To its credit, the Coral Gables police sent over a lieutenant or maybe a captain (African American) right away to apologize to my friend.

Another friend, John, was merely sitting outside the steps of his parents' home in Miami Beach, waiting for them, as he didn't have a key. A passing police car stopped, the officers got out, and questioned what he was doing there.

Maybe they would have done that to a white man of 24 or 25, but I doubt it. It's never happened to me or any other white man I know.

I teach a story by Sherman Alexie, the title story of his first collection, "The Lone Ranger and Tonto Fistfight in Heaven," in which the narrator, a Native American (Alexie prefers the term "Indian"), unable to sleep in Seattle, takes long walks and is invariably stopped by the police when he unwittingly strays into certain areas.

The cops tell him they've stopped him because he "doesn't fit the profile of this neighborhood." The narrator wonders if he fits the profile of this nation.

My male students, almost all black or Hispanic or Arab, invariably relate to this even if they've never met a Native American.

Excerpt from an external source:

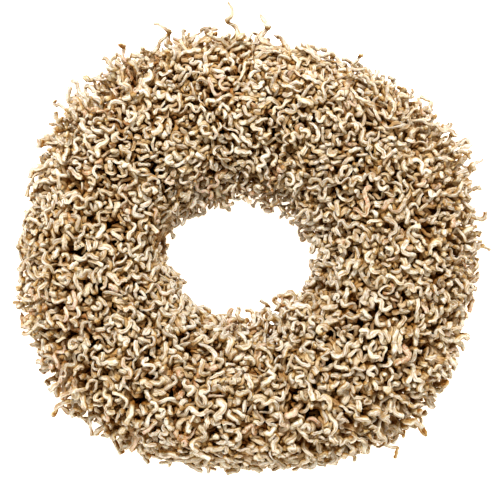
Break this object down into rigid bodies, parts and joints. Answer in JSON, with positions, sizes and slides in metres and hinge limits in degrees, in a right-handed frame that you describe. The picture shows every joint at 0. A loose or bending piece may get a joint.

The first thing I noticed when I met Prof. Gates when he testified at the 2 Live Crew obscenity trial in Fort Lauderdale in October 1990 was that he walked with a cane. I'd read some of his works, but didn't realize he was disabled.

You would think that a police officer would recognize that few burglars walk with a cane. (It would make fast getaways problematical, no doubt.) Also, Prof. Gates is about my age, late 50s, and no offense to him, looks it.

"Reaganite Republican" is a moron. The "Reaganite" is telling, as he still thinks it's 1980. The white nationalist Pat Buchanan and the other conservative Republicans who called Sonia Sotomayor racist do too.

But it's not. As a teenager, I remember reading James Baldwin: "This world is white no longer, and it will never be white again."

People like Reaganite Republican aren't real Americans in my eyes. Thanks for publishing his idiotic comment.
Dear Richard,
I am always amazed by the unwillingness of some people to see beyond racial privilege.

Thanks for your stories and the necessary expansion of the narrative.